> _Task objective_: Print the data that follows exactly.

> _Dataset content_:
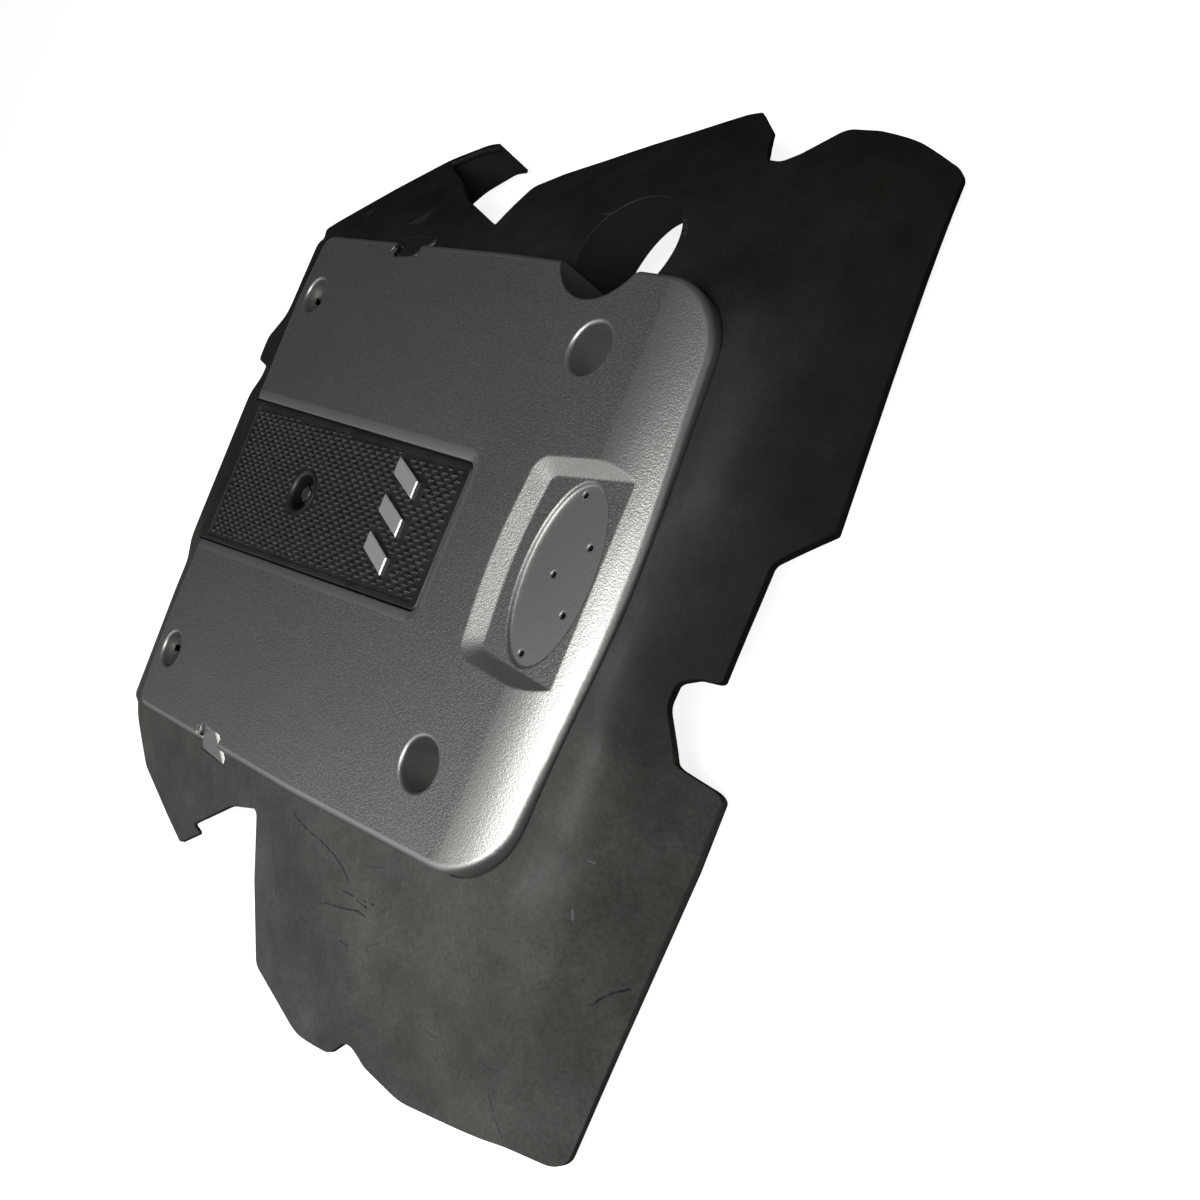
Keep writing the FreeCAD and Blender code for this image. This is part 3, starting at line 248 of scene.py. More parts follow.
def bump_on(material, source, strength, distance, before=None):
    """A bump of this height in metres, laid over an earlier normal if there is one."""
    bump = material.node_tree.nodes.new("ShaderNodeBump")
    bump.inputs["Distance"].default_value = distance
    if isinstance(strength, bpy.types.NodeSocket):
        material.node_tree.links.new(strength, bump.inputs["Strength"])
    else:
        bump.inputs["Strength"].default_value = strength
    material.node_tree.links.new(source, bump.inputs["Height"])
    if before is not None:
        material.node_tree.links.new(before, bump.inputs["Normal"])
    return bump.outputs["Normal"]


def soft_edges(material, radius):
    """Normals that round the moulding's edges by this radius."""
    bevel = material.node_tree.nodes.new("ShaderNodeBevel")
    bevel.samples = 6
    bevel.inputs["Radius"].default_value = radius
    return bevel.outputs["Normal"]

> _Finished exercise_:
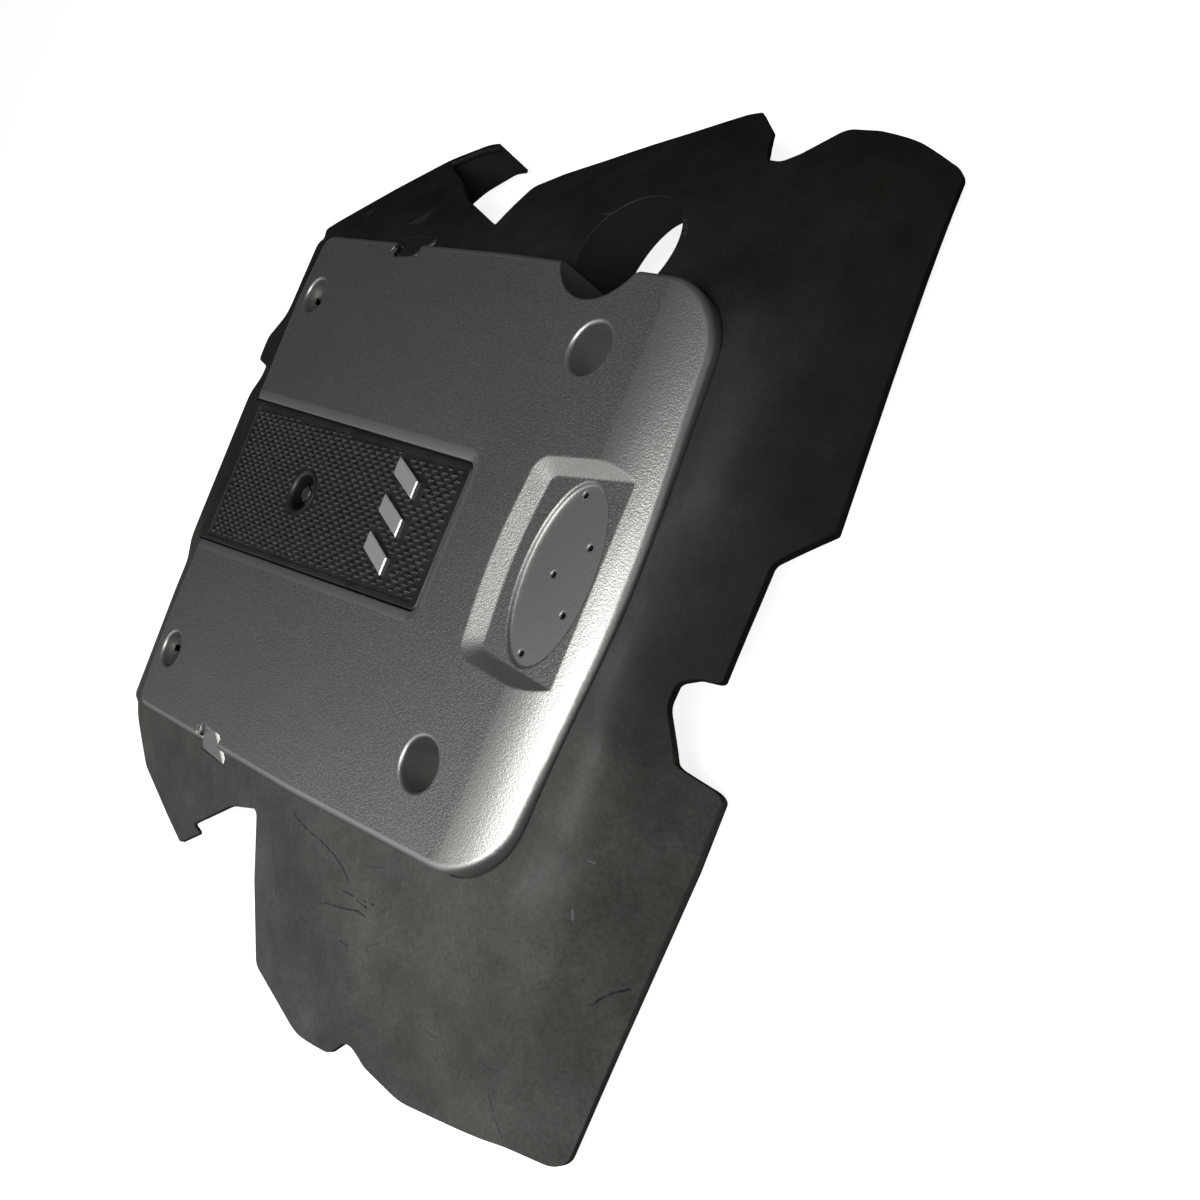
Keep writing the FreeCAD and Blender code for this image. This is part 3, starting at line 248 of scene.py. More parts follow.
def bump_on(material, source, strength, distance, before=None):
    """A bump of this height in metres, laid over an earlier normal if there is one."""
    bump = material.node_tree.nodes.new("ShaderNodeBump")
    bump.inputs["Distance"].default_value = distance
    if isinstance(strength, bpy.types.NodeSocket):
        material.node_tree.links.new(strength, bump.inputs["Strength"])
    else:
        bump.inputs["Strength"].default_value = strength
    material.node_tree.links.new(source, bump.inputs["Height"])
    if before is not None:
        material.node_tree.links.new(before, bump.inputs["Normal"])
    return bump.outputs["Normal"]


def soft_edges(material, radius):
    """Normals that round the moulding's edges by this radius."""
    bevel = material.node_tree.nodes.new("ShaderNodeBevel")
    bevel.samples = 6
    bevel.inputs["Radius"].default_value = radius
    return bevel.outputs["Normal"]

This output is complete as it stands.